Monday, May 12, 2008

Be careful what you wish for

From Frank Field to Cherie Blair to the Virtual Stoa, the emerging progressive consensus is that Gordon Brown has been a bit rubbish and ought to resign so that he can be replaced by...



If Brown were to resign, his most likely successor is probably Alan Johnson - the one who decided not to stand for the post last year because he didn't think he was up to the job. That'll terrify the Tories.

Or it could be even worse.

Paul Linford
, for example, floats a much more chilling prospect:

"What, then, about a backbench heavyweight - someone who could combine experience with the appearance of change, by virtue of not having been party to the debacle of the Brown premiership.

Of the obvious contenders, Charles Clarke has made too many foolish outbursts and hence too many enemies, while David Blunkett has made too many personal errors of judgement.

Potentially the most promising “change candidate” is Darlington MP Alan Milburn, whose still-youthful appearance belies his five years’ Cabinet experience."


At 11:01 pm , Blogger Chris Brooke said...

Actually, one of the reasons why I think it might be a good idea to have a leadership vacancy is precisely because I don't have a good sense of what will fill it. There'd be a real argument inside the party as to what direction, if any, it wanted to go in, and the candidates would have to present rival political visions, in a way that they just weren't able to in the Deputy Leadership election last year, where everyone knew that if they won they'd be Brown's underling. It'd be an exercise in party democracy, and that's something I'm relatively keen on.

Too much of Brown's politics have been about trying to eliminate uncertainty and to manage risk. But sometimes embracing uncertainty is a good thing in politics, especially when the current script you're reading from has you going down to a massive electoral defeat in a couple of years time. Of course, the party could decide that the future is Milburn- or Blears-shaped, in which case we're all doomed, but at least that would be a collective decision to commit suicide by what is still a decent-sized mass movement, rather than (as now) having the medium-term future of the labour movement being determined by the decisions of a leader who has all of Mr Blair's instincts for pandering to the Right, but none of his abilities to hoover up centrist votes as he does so.

Alan Johnson wouldn't terrify the Tories, no. But are you suggesting these days that Gordon Brown does?

At 10:43 am , Anonymous Anonymous said...

In the (some would say unlikely) event that Brown resigned, does anyone see him doing it without having first picked his successor and doing everything to make sure it was that person who got in? In all likelihood we would just get Brown lite.

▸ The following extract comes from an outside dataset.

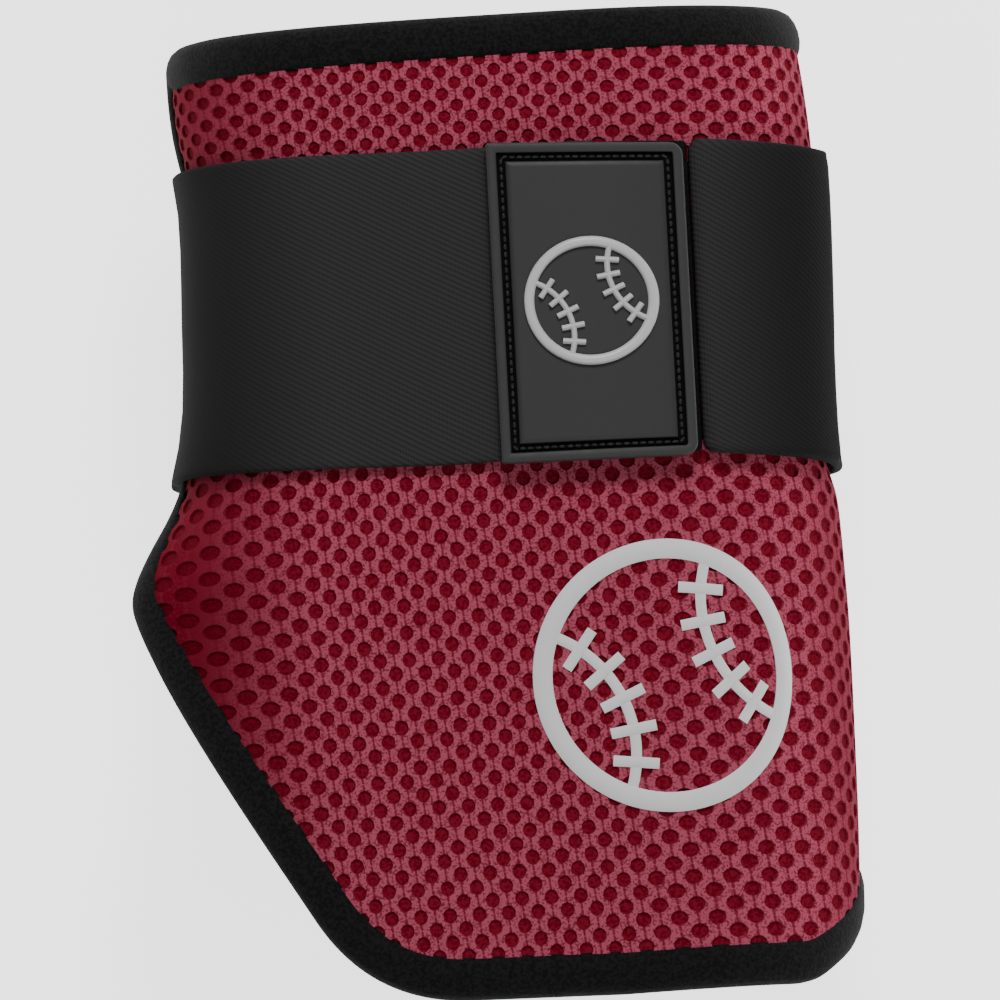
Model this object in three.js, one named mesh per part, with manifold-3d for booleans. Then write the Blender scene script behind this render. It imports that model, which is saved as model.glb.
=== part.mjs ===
// Elbow guard for a batter: a moulded pad with a bound edge, closed round the arm by one elastic strap.
// Millimetres. +X to the right of the front, +Y towards the upper arm, +Z out of the front.
// The guard lies on the back of its strap and on the right edge of its pad, with its front up.
import * as THREE from "three";
import Module from "manifold-3d";

// Driving dimensions of the pad
const PAD_LENGTH = 158; // from the lower edge to the upper-arm edge, along Y
const PAD_THICKNESS = 8;
const CROWN_HEIGHT = 80; // the front above the surface that the guard lies on
const CROWN_OFFSET = 6; // the crown line, to the right of the middle
const LEFT_HALF_WIDTH = 52; // from the crown line to the left side, under the strap
const RIGHT_HALF_WIDTH = 49.4;
const SIDE_DEPTH = 41.6; // from the crown down to where the side stands upright
const SECTION_POWER = 2.8; // of the front: 2 is an ellipse, more is flatter with tighter sides
const WRAP_POWER = 2.2; // of the part that wraps round behind the side
const RIGHT_WRAP = 150; // degrees round from the crown to the right edge

// Driving dimensions of the binding, the strap and the tab
const CLEARANCE = 0.3; // between pieces that touch
const BINDING_THICKNESS = 1;
const BINDING_WIDTH = 7;
const BINDING_RISE = 0.4; // how far the folded cloth puffs out between its edges
const EDGE_RAMP = 2.2; // from the bound edge of the pad to its full thickness
const STRAP_WIDTH = 50.8;
const STRAP_THICKNESS = 1.8;
const STRAP_DOUBLED = 3.2; // the folded and sewn end on the right
const STRAP_MIDDLE = 31.9; // along Y, at the crown line
const STRAP_SLANT = -0.033; // rise along Y for each millimetre across
const STRAP_BOW = 1.5; // how far the strap bows towards +Y beside the tab
const BOW_X = 30; // where it bows most
const BOW_HALF = 42; // how far from there the bow has died out
const STRAP_BACK_HALF = 24; // half of the flat back, where the strap lies on the surface
const STRAP_LEAVES = 124; // degrees round the right side, where the strap leaves the pad
const STRAP_PULL = 20; // how far the turns to the back run on straight, off the pad
const STRAP_TUG = 16; // and from the flat back
const FOLD_CORNER = 2;
const FOLD_LENGTH = 30; // doubled this far from the folded edge
const TAB_WIDTH = 30.6;
const TAB_HEIGHT = 51.2;
const TAB_ALONG = 32.1; // its middle along Y
const TAB_SLANT = 0.65; // the upper corner on the left is higher by this, and that on the right lower
const TAB_THICKNESS = 2.3;
const TAB_LEFT_EDGE = -3.5; // from the crown line
const TAB_CORNER = 2; // on the right; the corners sewn down on the left are square
const TAB_RIM = 1.6;
const GROOVE_WIDTH = 1.4;
const GROOVE_CORNER = 1;
const GROOVE_DEPTH = 0.9;
const TAB_GAP = 1.7; // between the tab and the folded end of the strap
const LANDING_UNDER_TAB = 13;
const LANDING_WIDTH = 50.2;
const LANDING_THICKNESS = 1.4;
const SEAM_GAP = 0.5; // between the strap's own end and the landing tape

// Driving dimensions of the ball badge, raised on the tab and printed on the pad
const BADGE_RADIUS = 10.4;
const BADGE_LINE = 1.6;
const BADGE_HEIGHT = 0.9;
const BADGE_TURN = 24; // degrees that the ball is turned, to the left
const PRINT_RADIUS = 22;
const PRINT_LINE = 3.2;
const PRINT_THICKNESS = 0.4;
const PRINT_ACROSS = 21.6; // its middle, from the crown line
const PRINT_ALONG = -28.5;
const SEAM_RADIUS = 0.92; // of the ball's stitched seams, as a share of the ball's radius
const SEAM_CENTRE = 1.3; // their centres, out from the ball's middle, as a share of its radius
const STITCH_LENGTH = 0.34; // as a share of the ball's radius
const STITCHES = 5; // across each seam
const STITCH_ANGLE = 15; // degrees between them, round the seam

const RIGHT_ANGLE = Math.PI / 2;
const degrees = (angle) => (angle * Math.PI) / 180;

// Sections of the pad. along is a share of PAD_LENGTH from the middle; left, right, depth and crown
// are shares of LEFT_HALF_WIDTH, RIGHT_HALF_WIDTH, SIDE_DEPTH and CROWN_HEIGHT.
const SECTIONS = [
  { along: -0.56, left: 1.36, right: 0.99, depth: 0.9, crown: 0.9 },
  { along: -0.45, left: 1.38, right: 1.02, depth: 0.965, crown: 0.937 },
  { along: -0.34, left: 1.38, right: 1.035, depth: 1.0, crown: 0.968 },
  { along: -0.22, left: 1.38, right: 1.04, depth: 1.012, crown: 0.988 },
  { along: -0.12, left: 1.36, right: 1.04, depth: 1.008, crown: 0.997 },
  { along: -0.07, left: 1.32, right: 1.035, depth: 1.0, crown: 1.0 },
  { along: -0.03, left: 1.22, right: 1.03, depth: 1.0, crown: 1.0 },
  { along: 0.01, left: 1.12, right: 1.02, depth: 1.0, crown: 1.0 },
  { along: 0.05, left: 1.06, right: 0.99, depth: 1.0, crown: 1.0 },
  { along: 0.12, left: 1.01, right: 0.985, depth: 1.0, crown: 1.0 },
  { along: 0.22, left: 0.995, right: 0.995, depth: 1.0, crown: 1.0 },
  { along: 0.34, left: 0.99, right: 1.0, depth: 1.0, crown: 1.0 },
  { along: 0.42, left: 1.03, right: 0.985, depth: 1.0, crown: 0.998 },
  { along: 0.52, left: 1.04, right: 0.945, depth: 1.0, crown: 0.985 },
];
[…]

The real test is whether the PLP has it in them to stop perpetuating these stories and get disciplined and united. If it doesn't, perhaps a change of leader will be the only option. But best of the possible options would be us all recognising that if we wanted a leadership election, there was a time and place for advocating that and that boat has now sailed. And now to be loyal, dig in and hope that Brown & his team have learnt the right lessons from the last few weeks and months.